The figures point to serious damage to the Japanese economy wrought by the March 11 earthquake and tsunami and the accidents at the Fukushima No. 1 nuclear power plant. The April-June figures will likely depict a gloomier picture because production activities have been stagnant due to the power shortage caused by the nuclear crisis and the shortage of parts resulting from the disruption to supply chains.
Underpinned by strong demand overseas, exports increased 0.7 percent. But capital investment decreased 0.9 percent, the first fall in six quarters. Consumer spending, which accounts for about 60 percent Japan's GDP, dropped 0.6 percent, a fall in two consecutive quarters. The Cabinet Office's consumer behavior survey shows that the consumer attitude index in April dropped 5.5 points from March, the largest drop since April 2007 when the oldest comparable data were available.
The March 11 disasters have caused people to restrain their consumption.
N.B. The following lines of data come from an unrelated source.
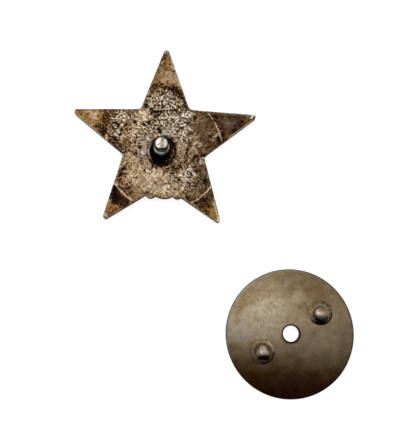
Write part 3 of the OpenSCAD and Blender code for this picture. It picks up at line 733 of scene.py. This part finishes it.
placed = np.column_stack([star_points[:, :2] @ TURNED.T + STAR_AT, star_points[:, 2]])
star = build("silver_star", "star_body", "star_silver", placed, star_faces,
             tone=over_star("tone", wall_shade_and_dirt, 0.45), gold=over_star("gold", 0.3, 0.4),
             grey=over_star("grey", 0.3, 0.3))

# %% [markdown]
# ## The screw post
# The post is turned from a rod: a flat foot, a flare, a thread and a worn tip. Turned things
# are a profile carried round an axis, so the two parameters are the way along the profile and
# the angle. A thread breaks that rule in one place only. Its radius goes up and down along the
# axis, and the wave climbs by one pitch for each turn. Wear has rounded its crests. The tip is
# a bright worn disc with a tan band across it. Below it the post is nearly black, painted
# darker still towards its foot as shade, with a few pale streaks that are painted highlights,
# with some wear where fingers reach, and painted highlights on turned rings round its foot.

# %% Profiles carried round an axis
def spin(profile, steps, crowd=0.0, toward=0.0):
    """Rows of (r, z) carried once round the Z axis, counter-clockwise, first angle repeated. The
    steps can crowd near one direction and near its opposite, at little cost elsewhere."""
    angle = np.linspace(0, 2 * np.pi, steps + 1)
    angle = angle - crowd * (np.sin(2 * (angle - toward)) + np.sin(2 * toward))
    r, z = np.array(profile, float).T[:, :, None]
    return np.stack([r * np.cos(angle), r * np.sin(angle), z + 0 * angle], -1)


def arc(middle, r, start, end, steps):
    """Points of (r, z) on an arc, from one direction to another, in degrees."""
    a = np.radians(np.linspace(start, end, steps + 1))
    return [(middle[0] + r * np.cos(t), middle[1] + r * np.sin(t)) for t in a]


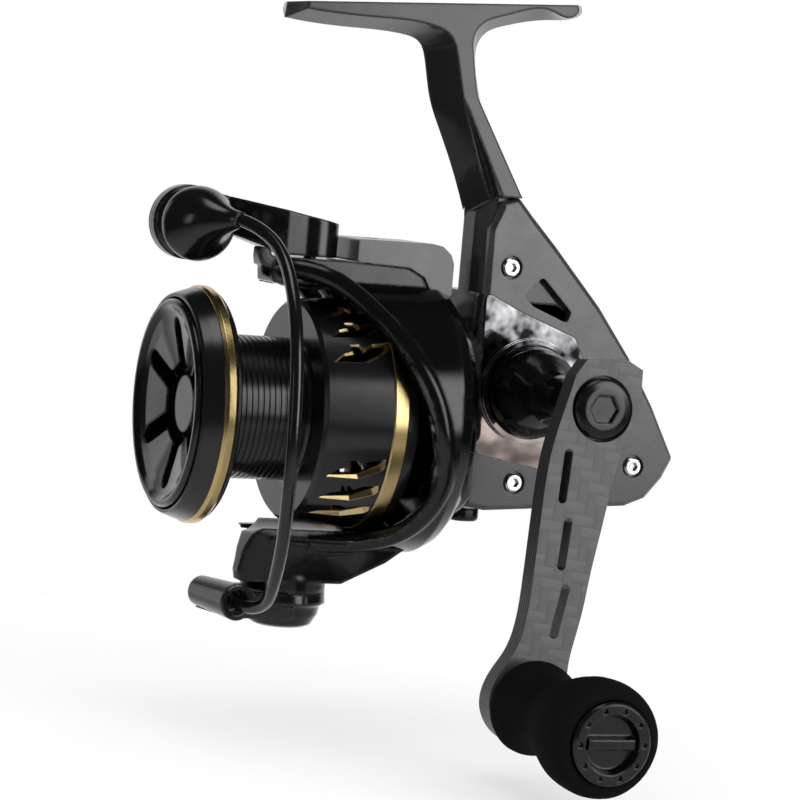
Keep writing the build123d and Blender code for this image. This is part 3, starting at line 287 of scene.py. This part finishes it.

Their purse strings are likely to remain drawn tight because the prices of daily necessities, such as bread, are rising.
The spread of radioactive materials from the Fukushima power plant has caused a sharp decrease in the number of tourists visiting Japan from abroad and many tourism businesses have closed. The possibility cannot be ruled out that the restriction on electric power use in summer will worsen the business performance of small or medium-size enterprises, leading to dismissal of workers.
The government should quickly take steps to help brighten Japan's economic prospects. An important step in that direction should be to enact a budget as soon as possible to fund the reconstruction following the March 11 disasters.